GEICO covers driving under an Occupational License if your policy remains active. The OL is a restricted license, not a separate insurance category. Your existing liability coverage applies during OL-permitted driving hours. GEICO does not charge an additional premium for OL-restricted driving. If GEICO non-renews you before you obtain the OL, your replacement carrier must agree to file SR-22 and cover OL driving. Non-standard carriers write OL policies routinely; standard carriers sometimes decline OL risks depending on the driver's full violation profile.
What To Do Right Now
Call GEICO within 72 hours of your arrest and disclose the OWI charge. Wisconsin's electronic DMV notification will reach GEICO within 30 days regardless, but proactive disclosure signals transparency and sometimes influences the underwriting review outcome. Ask your GEICO agent whether your current policy term will carry you through the administrative suspension notice period and whether the carrier anticipates mid-term action or plans to address the OWI at renewal.

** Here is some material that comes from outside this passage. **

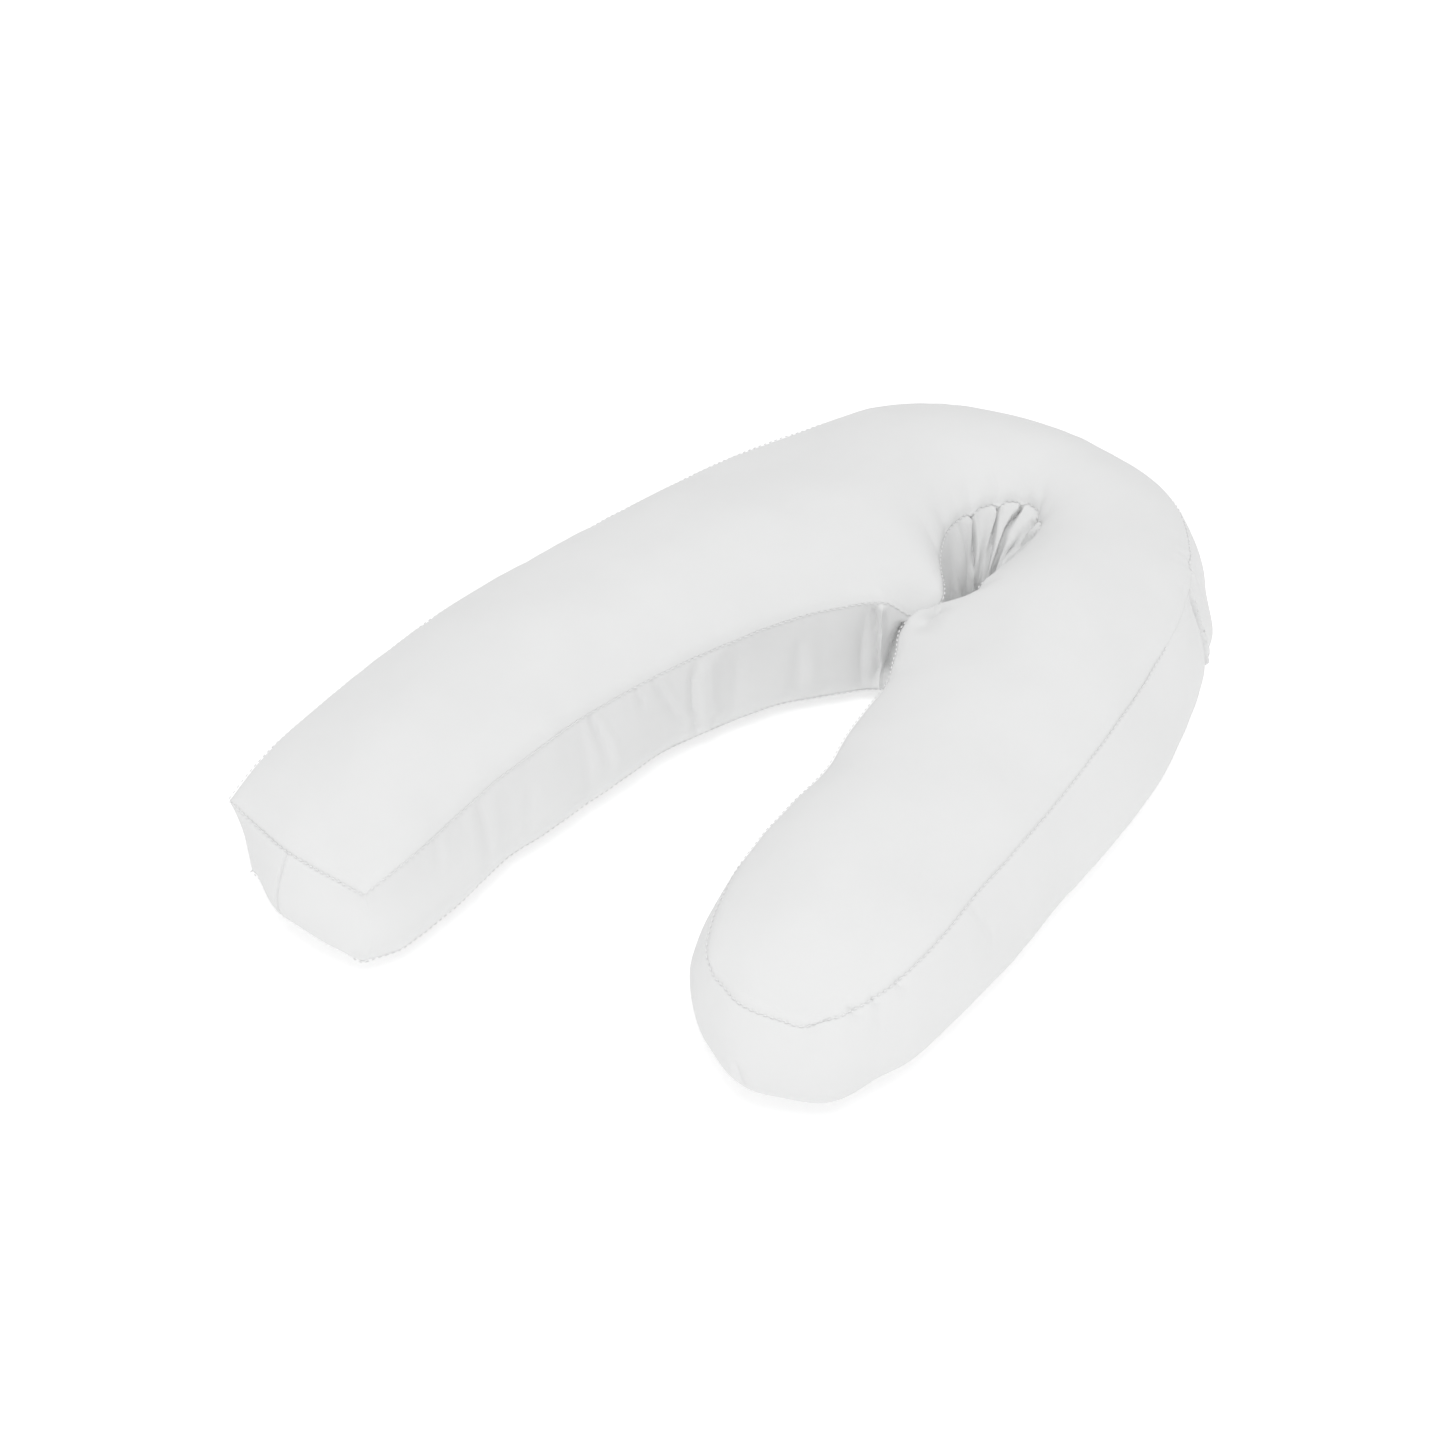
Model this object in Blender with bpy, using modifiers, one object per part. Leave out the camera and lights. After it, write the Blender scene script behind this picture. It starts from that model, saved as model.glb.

Request a written confirmation of your policy status and any planned rate changes. If GEICO indicates non-renewal, you have until the notice date to secure replacement coverage—do not wait for the formal notice to begin carrier shopping. Compare standard-tier carriers who write post-OWI Wisconsin drivers before your current term expires. If your court date and potential SR-22 requirement fall after your GEICO renewal, maintaining GEICO through that renewal avoids a disruptive carrier transition at the worst possible moment.